Clearly modelled after the author’s own biography, Train to Trieste gives an authentic account of the oppressive atmosphere in Romania of the 1960s through the early 1980s in Part One and of the difficulties that immigrants to a new country have to cope with in Part Two. Like in a memoir the perspective of the novel is that of a narrating “I” with its personal touch and its natural limits. Moreover, its greater part is a girl’s story of awakening and coming-of-age under the eyes as well as the menace of the Communist regime’s omnipresent secret agents and informers. In a simple, though highly poetic language and in powerful images the author not only skilfully evokes the constant climate of mistrust, if not mutual suspicion or downright fear, and the penury that people suffered at the time, but also the love and the resilience of the protagonist’s family in the face of all this. In addition, the beauty of Romania with her impressive colours, noises and smells as well as the country’s long history juxtapose the ugliness of environment and character that the totalitarian Communist regime created. For me the story’s even flow added to the pleasure of the read.
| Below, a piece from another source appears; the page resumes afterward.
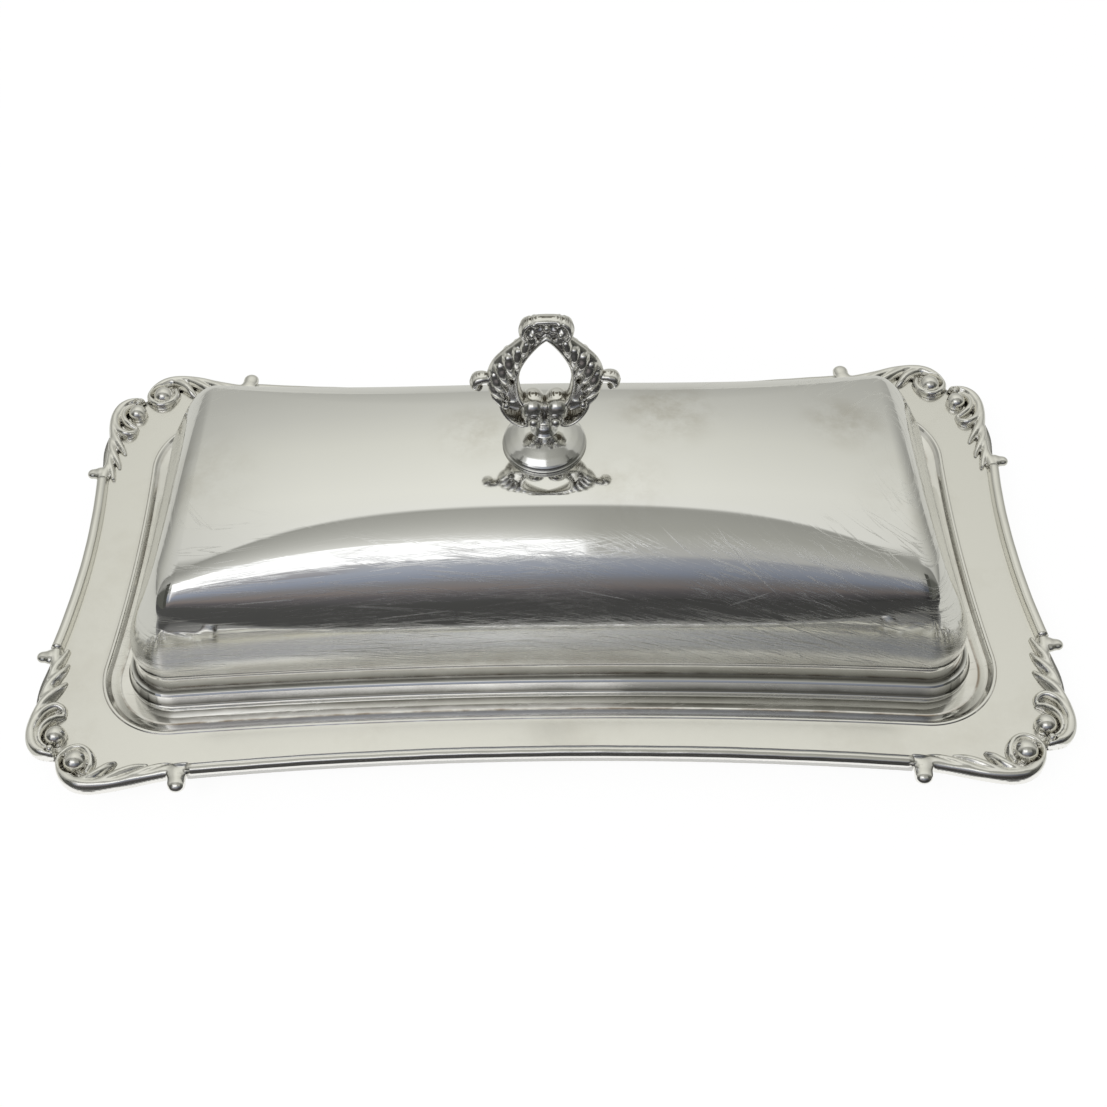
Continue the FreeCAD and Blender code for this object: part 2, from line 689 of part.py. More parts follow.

All things considered, Train to Trieste by Domnica Radulescu surprised me quite agreeably as a novel that made growing up in an Eastern-European country in Communist times its theme. After all, there aren’t many books allowing a glimpse behind the iron curtain into lives well-concealed from Western eyes for decades. Certainly, publishers hesitate to publish the few that are written because at first sight the Communist era seems too gloomy to offer much that could attract readers. Even fewer such books will be available in English. Among Romanian authors I know only one other dealing with life under Nicolae Ceauşescu, namely Nobel laureate Hertha Müller who writes in her native German (»»» read my review of The Passport). The more remarkable that Train to Trieste by Domnica Radulescu made it into print. Probably, the love story helped to convince the publishers. At any rate, the book deserves my warmest recommendation.